Acclaimed singer/songwriter Shellie Morris and the Yanyuwa Singers will provide a spectacular cultural opening to this year’s Deadly Awards.
The group will be performing two songs in language from Shellie’s new album, Together We Are Strong – or Ngambala wiji Li-Wunungu in Yanyuwa language.
“The Yanyuwa Singers have been singing traditional songs since they were born,” Shellie says.
“They are traditional songs that have been passed down from generation to generation in Borroloola (NT), through women being strong and holding onto their culture.”
The performance will encompass three singers and three dancers. The Yanyuwa Singers are all elders.
“They are the boss for those songs,” Shellie says.
A member of the iconic Black Arm Band, Shellie was raised in Sydney, but in the 1990s, she moved to Darwin to find her Aboriginal family.
After releasing her debut album, Shellie Morris, in 2000, Shellie toured with Yothu Yindi, and won back-to-back female artist of the year awards at the NT Music awards in 2004 and 2005.
She also received a Deadlys nomination for her 2007 album Waiting Road, and apart from her soulful, folk-styled songs and guitar playing, she is also well known for her community work, travelling to and performing in Aboriginal communities around the country, and as an ambassador for the Fred Hollows Foundation.

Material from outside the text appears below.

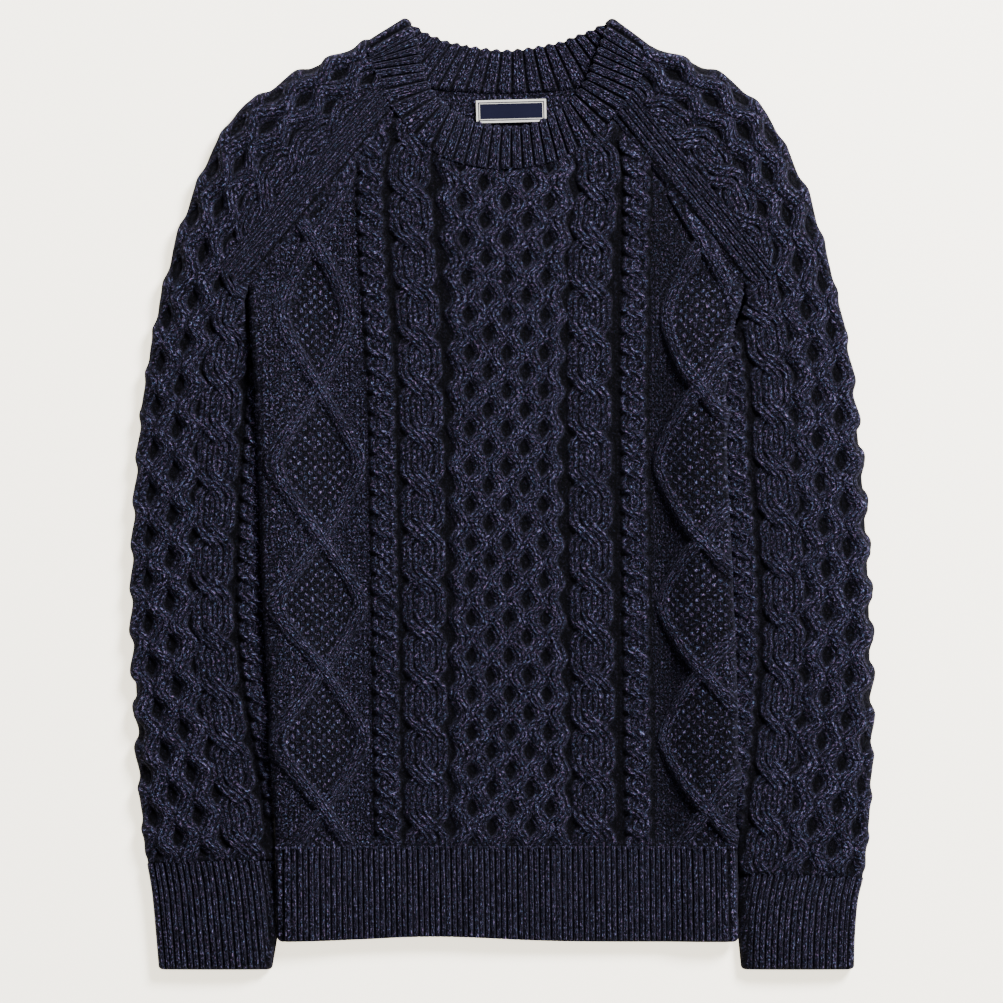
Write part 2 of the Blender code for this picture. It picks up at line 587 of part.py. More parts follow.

“This will be my first time at the Deadlys, but speaking from an NT perspective they are viewed as a huge honour to all NT Indigenous artists, and we are all very excited when anyone from the NT is nominated or achieves an award. It is an exciting process,” she says.
“It is a great honour to be at the Opera House, which is iconic for Australia. Even to be nominated is a huge honour and achievement for any of us.”
After Shellie decided to record her latest album in Yanyuwa language, she made the journey back to Borroloola to learn the language.
“This was a very emotional journey because I was adopted. The album is dedicated to my grandmother who was stolen generation from there.
“It was very exciting for me to learn a little bit more about who I am through those songs, the journeys and the understanding of what the songs are about.
“It was a crash course in language through the support of family in Borroloola. I think it was also something very new for them – mixing the traditional and contemporary. This was a completely new process because those songs stand alone, so I had to weave something around it that was respectful. There were lots of tears of happiness and joy and sadness for my grandmother who passed away and was not able to hear that.”
Shellie says the subjects covered on the album include women travelling, hunting, the Saltwater People, turtles and a traditional lullaby mixed with a new lullaby that she wrote.
“There is also a beautiful song in another language from the region about being strong in your culture,” she says.
Later this year, Shellie is set to perform at a big gig called Notes From the Hard Road and Beyond at the Myer Music Bowl in October, in a line-up that also features Joss Stone, Mavis Staples and Ricky Lee Jones.
Shellie also recently appeared in a documentary with the singer Gilberto Gil – the most famous musician in Brazil – and she will soon be touring with him to Switzerland, South Africa and Brazil. They will also be working with the Soweto Choir.
“These are huge concerts. Massive crowds of up to 200,000 people, but you put a team around you and we encourage each other. I try to be the best I can be in whatever I do.”
Performing to huge crowds all over the world is nothing daunting for Shellie, but she also enjoys returning to small communities and performing as well. At the moment, she is conducting remote community music workshops with children.
“I am very thankful for opportunities that come my way, but I am still a grassroots girl from the territories and I spend a lot of time doing that. I am proud to travel overseas, but I am just as proud to work in the remote communities in WA and the Northern Territory.